AIM —
Only the lines from the start of the data through the one containing "visor_lift = 11; // [0:1:20]" belong in your answer; return them exactly.

DATASET SECTION —
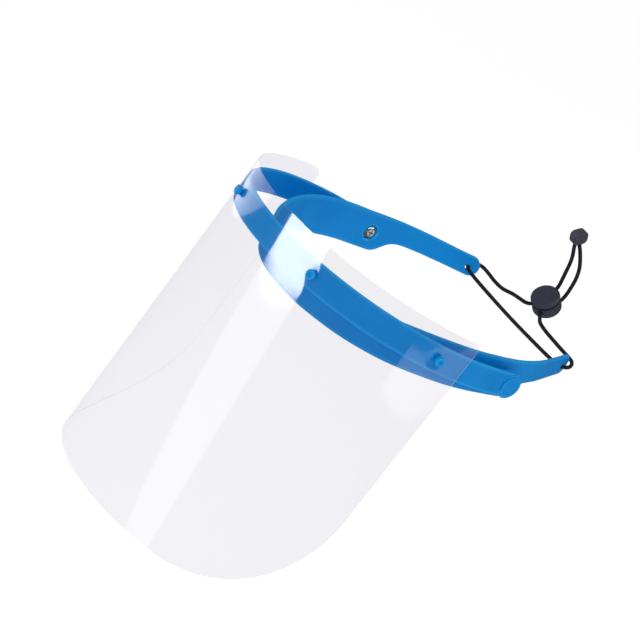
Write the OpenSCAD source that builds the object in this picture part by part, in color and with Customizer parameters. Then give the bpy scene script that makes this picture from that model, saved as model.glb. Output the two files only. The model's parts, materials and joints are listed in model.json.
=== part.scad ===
// Face shield: a headband, a tilting visor band, a clear sheet held by four pegs,
// and an elastic cord with a push-button cord lock.
// Frame: origin on the tilt axis midway between the two pivots, +X to the wearer's left,
// -Y to the front of the face, +Z up. Millimetres.

/* [Headband] */
// Width between the middles of the strip at the two pivots
head_w = 148; // [130:1:175]
// Thickness of the moulded strip
head_t = 2.2; // [1.6:0.1:3]
// Angle by which the strip spreads outward ahead of the pivots
head_flare = 5; // [0:1:9]
// Straight run ahead of each pivot
head_run = 16; // [8:1:24]
// Radius of the strip beside the temples
head_side_r = 107; // [90:1:125]
// Turn of the strip beside the temples, in degrees
head_side_turn = 45; // [38:1:50]
// Radius by which each rear arm curls inward
arm_r = 126; // [100:1:160]
// Turn of each rear arm, in degrees
arm_turn = 19.5; // [10:0.5:24]
// Straight run to the end of each rear arm
arm_run = 35.5; // [26:0.5:44]

/* [Visor band] */
// Distance at each pivot from the headband's middle out to the visor band's middle
pivot_spacing = 6; // [5.6:0.1:6.4]
// Height of the visor band
visor_h = 15.5; // [12:0.5:20]
// Thickness of the visor band
visor_t = 2.2; // [1.6:0.1:3]
// Angle by which the visor band spreads outward ahead of the pivots
visor_flare = 12; // [8:1:16]
// Straight run ahead of each pivot
visor_run = 22; // [14:1:30]
// Radius of the visor band at the sides
visor_side_r = 120; // [105:1:135]
// Turn of the visor band at the sides, in degrees
visor_side_turn = 40; // [34:1:45]
// Tilt of the visor above the headband's plane as stored, in degrees
visor_lift = 11; // [0:1:20]

/* [Clear sheet] */
// Thickness of the sheet
sheet_t = 0.5; // [0.3:0.05:1]
// Length of the sheet, measured along its curve
sheet_len = 291; // [240:1:320]
// Height of the sheet
sheet_h = 194; // [150:1:240]
// Height of the sheet above the visor band's upper edge
sheet_over = 9.5; // [6:0.5:14]
// Length of each rounded lower corner along the curve
corner_len = 82; // [40:1:100]
// Height of each rounded lower corner
corner_h = 69; // [40:1:90]
// Radius of the small upper corners
corner_top_r = 5; // [2:0.5:5.5]

/* [Pegs] */
// Distance of the front pegs from the middle, along the curve
peg_front = 41; // [30:0.5:60]
// Distance of the side pegs from the middle, along the curve
peg_side = 125.5; // [100:0.5:138]
// Diameter of a peg's neck
peg_neck_d = 3.6; // [2.6:0.1:4.2]
// Diameter of a peg's head
peg_head_d = 5.4; // [4.6:0.1:6.5]
// Diameter of the sheet's peg holes
peg_hole_d = 4.4; // [4.3:0.1:4.5]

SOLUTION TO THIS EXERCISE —
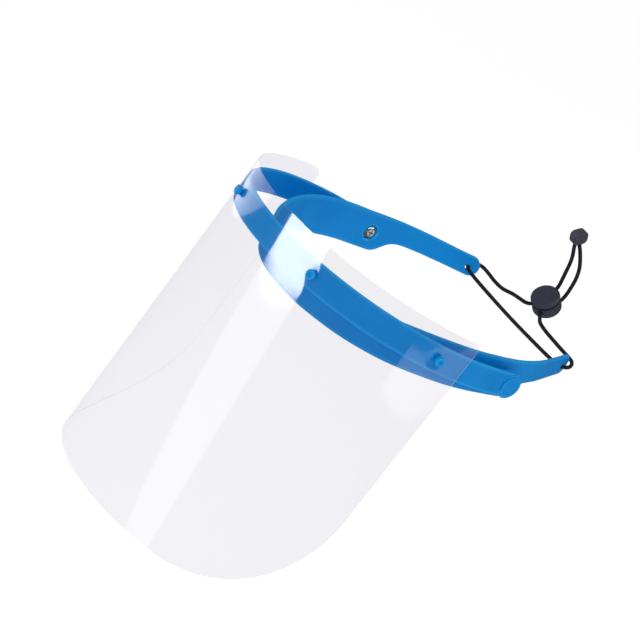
Write the OpenSCAD source that builds the object in this picture part by part, in color and with Customizer parameters. Then give the bpy scene script that makes this picture from that model, saved as model.glb. Output the two files only. The model's parts, materials and joints are listed in model.json.
=== part.scad ===
// Face shield: a headband, a tilting visor band, a clear sheet held by four pegs,
// and an elastic cord with a push-button cord lock.
// Frame: origin on the tilt axis midway between the two pivots, +X to the wearer's left,
// -Y to the front of the face, +Z up. Millimetres.

/* [Headband] */
// Width between the middles of the strip at the two pivots
head_w = 148; // [130:1:175]
// Thickness of the moulded strip
head_t = 2.2; // [1.6:0.1:3]
// Angle by which the strip spreads outward ahead of the pivots
head_flare = 5; // [0:1:9]
// Straight run ahead of each pivot
head_run = 16; // [8:1:24]
// Radius of the strip beside the temples
head_side_r = 107; // [90:1:125]
// Turn of the strip beside the temples, in degrees
head_side_turn = 45; // [38:1:50]
// Radius by which each rear arm curls inward
arm_r = 126; // [100:1:160]
// Turn of each rear arm, in degrees
arm_turn = 19.5; // [10:0.5:24]
// Straight run to the end of each rear arm
arm_run = 35.5; // [26:0.5:44]

/* [Visor band] */
// Distance at each pivot from the headband's middle out to the visor band's middle
pivot_spacing = 6; // [5.6:0.1:6.4]
// Height of the visor band
visor_h = 15.5; // [12:0.5:20]
// Thickness of the visor band
visor_t = 2.2; // [1.6:0.1:3]
// Angle by which the visor band spreads outward ahead of the pivots
visor_flare = 12; // [8:1:16]
// Straight run ahead of each pivot
visor_run = 22; // [14:1:30]
// Radius of the visor band at the sides
visor_side_r = 120; // [105:1:135]
// Turn of the visor band at the sides, in degrees
visor_side_turn = 40; // [34:1:45]
// Tilt of the visor above the headband's plane as stored, in degrees
visor_lift = 11; // [0:1:20]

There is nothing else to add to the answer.